Quarterback is as mentally challenging as any position in sports, but it’s a piece of cake compared to what Joshua Dobbs studied during his time at Tennessee.
Dobbs, 22, is a month away from graduating with an aerospace engineering degree and a minor in business. By the end of May, Dobbs will be an actual rocket scientist and plans to use his degree to design and build airplanes after his football career is over.
“When I went to college, I wanted to major in something that I had a passion for,” Dobbs said at the Senior Bowl in January. “Growing up, I was always fascinated with aviation and I always succeeded in math and sciences, so aerospace engineering was right up my alley.”
For many players with NFL aspirations, figuring out what to do professionally after football is a question that gets answered when the end of their career is on the horizon.
Dobbs is one of the few with big plans already in place for his time after football. But that raises the question of why he’ll even attempt to play in the NFL in the first place.
He spent each of the last two offseasons doing internships with Pratt & Whitney — a leading aerospace manufacturer. With a comfortable career ahead of him, why go through the rigors of football and the dangers that come with it?

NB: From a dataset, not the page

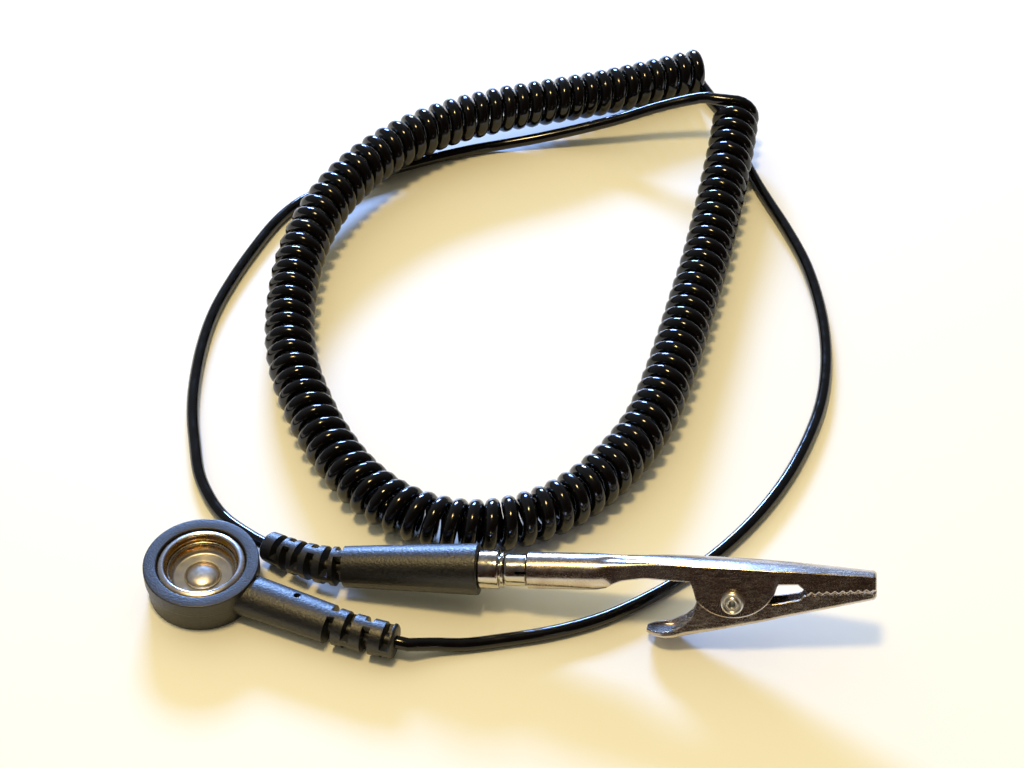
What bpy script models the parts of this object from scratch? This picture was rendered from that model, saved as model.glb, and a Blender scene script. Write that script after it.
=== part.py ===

“When I step on the field, put on my helmet, strap on my shoulder pads, each and every time I walk on the field, I understand the risks that come with playing football,” Dobbs said. “It’s a game I’ve been playing since I was 5 and I wouldn’t really know what it’s like not to play the game.
“So I understand all the risks that come with playing the game and I think everyone who puts on the helmet does too as well, but I love the game, I have a great passion for the game. Thankfully, I’ve been blessed not to have any concussions and hopefully that continues moving forward. So I’ve just got to be smart and take care of my body while I’m on the field.”
Dobbs isn’t expected to be one of the first quarterbacks off the board. He’s the ninth-rated player at the position by SB Nation’s Dan Kadar, but some believe there’s sleeper value in the quarterback.
“I would love to get my hands on him. He, to me, is a great sleeper in this draft,’’ ESPN’s Jon Gruden said on a conference call Wednesday. “This guy has the heart of a champion. I really like Dobbs a lot, and hopefully somebody with a real creative mind gets him.”
But if Dobbs’ playing career fizzles, he has quite the fallback plan.